Он сделал примерно пять безукоризненных посадок подряд. И мы убедились: на каждом пробеге руль поворота отклонялся не больше двух-трех раз. Это, признаюсь, озадачивало. Как же так, майор не «запутывает» машину, выходит, она сама способна держать направление?!
— Ну как, убедились: если машину не провоцировать, она никуда не кидается и ведет себя вполне смирно. Почему же происходят поломки? Никаких причин, кроме чисто психологических, тут нет. Когда я только начинал летать, нас перебазировали летом на полевой аэродром. Посреди здоровенного ровного поля росла одинокая береза, и каждый раз, проводя предполетную подготовку, командиры говорили летчикам: «Будьте внимательны на посадке, не вмажьте в эту березу». В конце концов, они добились своего: за одну только летную смену два экипажа умудрились поцеловаться с березой.
Закончил же командир неожиданно:
— Приказываю думать на пробеге о чем угодно, только не о выдерживании направления. Ясно? Вопросы есть?
— А про голых баб можно думать? — спросил Лешка Кресик.
— Валяй.
И представьте, с этого дня развороты на пробеге прекратились, как обрезало.
Хочу подвести некоторый итог: Семен Алексеевич Лавочкин, чертыхавшийся около выставленного перед зеркалом телевизора, его боевые истребители, урок майора Злодеева — все это явления вроде бы не одного ряда. И все-таки именно они бросили меня в объятия замечательной науки — психологии. По гроб жизни буду благодарить судьбу, что свела меня с психологией. Это не только занимательная, но и могущественная наука. Она способна, я уверен, продлить жизнь, наполнить ее новым смыслом, взрастить в человеке уважение к самому себе. Психология никого не упрекнет: больно ты грамотный! Скорее велит: учись, сынок, просветляйся…
Глава восьмая
Все лишнее — прочь!
Давно известно, чтобы создать идеальную скульптуру, надо взять подходящего размера и соответствующего качества каменную глыбу и отсечь от нее все лишнее. Самолет, увы, из монолита никак не высечь, но идея — освободить конструкцию от всего лишнего для создания идеального летательного аппарата — вполне актуальна.
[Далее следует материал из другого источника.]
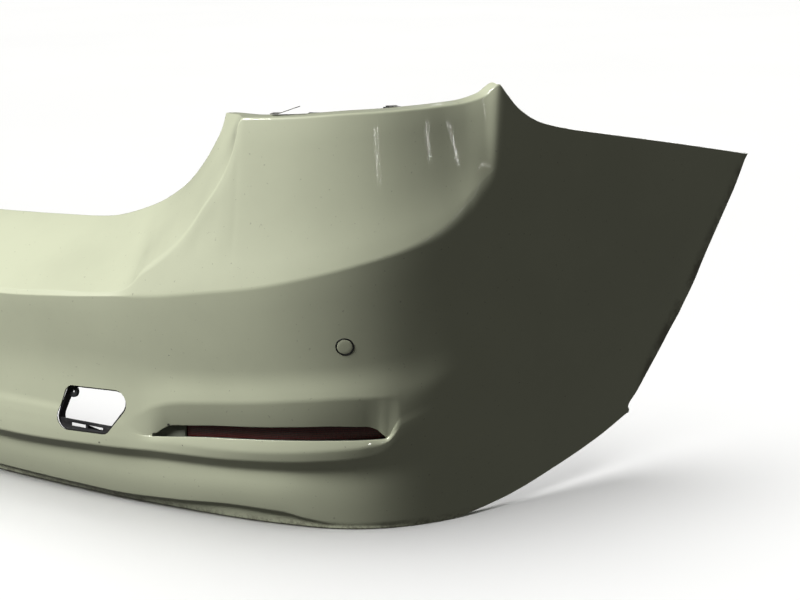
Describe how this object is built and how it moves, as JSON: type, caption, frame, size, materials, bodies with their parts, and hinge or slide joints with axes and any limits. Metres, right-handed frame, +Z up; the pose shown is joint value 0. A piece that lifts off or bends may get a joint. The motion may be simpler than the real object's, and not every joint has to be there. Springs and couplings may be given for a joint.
{
  "type": "rear bumper cover",
  "caption": "Painted rear bumper cover of a mid-size saloon, with parking sensors, side reflectors, a towing-eye opening and screw tabs.",
  "frame": {"origin": "middle of the foot of the cover, on the ground plane, halfway along its depth", "axes": "+X to the car's right, +Y to the front of the car, +Z up; the painted rear face looks to -Y"},
  "size_m": [1.8042, 0.71, 0.5276],
  "materials": {
    "paint_white": "glossy painted plastic, warm white with a clear coat, lightly scratched",
    "plastic_black": "moulded black plastic, fine grain, dusty",
    "rubber_black": "matt black rubber",
    "lens_red": "clear red plastic with prisms moulded in its back",
    "spring_steel": "phosphated spring steel, slightly rusty"
  },
  "bodies": {
    "root": {"bumper_cover": "paint_white", "lamp_strip_left": "spring_steel", "lamp_strip_right": "spring_steel", "reflector_housing_left": "plastic_black", "reflector_housing_right": "plastic_black", "reflector_lens_left": "lens_red", "reflector_lens_right": "lens_red", "sensor_body_inner_left": "plastic_black", "sensor_body_inner_right": "plastic_black", "sensor_body_outer_left": "plastic_black", "sensor_body_outer_right": "plastic_black", "sensor_bracket_inner_left": "plastic_black", "sensor_bracket_inner_right": "plastic_black", "sensor_bracket_outer_left": "plastic_black", "sensor_bracket_outer_right": "plastic_black", "sensor_face_inner_left": "paint_white", "sensor_face_inner_right": "paint_white", "sensor_face_outer_left": "paint_white", "sensor_face_outer_right": "paint_white", "sensor_ring_inner_left": "rubber_black", "sensor_ring_inner_right": "rubber_black", "sensor_ring_outer_left": "rubber_black", "sensor_ring_outer_right": "rubber_black", "spring_nut_arch_high_left": "spring_steel", "spring_nut_arch_high_right": "spring_steel", "spring_nut_arch_low_left": "spring_steel", "spring_nut_arch_low_right": "spring_steel", "spring_nut_lamp_outer_left": "spring_steel", "spring_nut_lamp_outer_right": "spring_steel", "spring_nut_lower_outer_left": "spring_steel", "spring_nut_lower_outer_right": "spring_steel", "tow_eye_clip": "spring_steel", "tow_eye_frame": "plastic_black"}
  },
  "joints": []
}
И тому есть живое подтверждение: Яки военного времени были очень похожи очертаниями на английские истребители «Спитфайр», петляковский бомбардировщик Пе-2, случалось, путали в полете с немецким Ме-110. Помню, во время войны расползлась даже такая сплетня: «Туполев сидит не зря: продал немцам…» — и дальше, кто во что горазд плел, какую именно машину продал Андрей Николаевич. К нашему национальному позору А. Н. Туполев действительно сидел, разделив судьбу миллионов безвинных сограждан, но схожесть самолетов определенной эпохи из разных стран определялась вовсе не резвостью разведок или предательством конструкторов, а ЗАКОНОМЕРНЫМ, вполне объективным приближением машин к некоему аэродинамическому идеалу. Для истребителей с моторами жидкостного охлаждения пределом такого приближения рисовалось — и продувки моделей в аэродинамических трубах это подтверждали — веретено.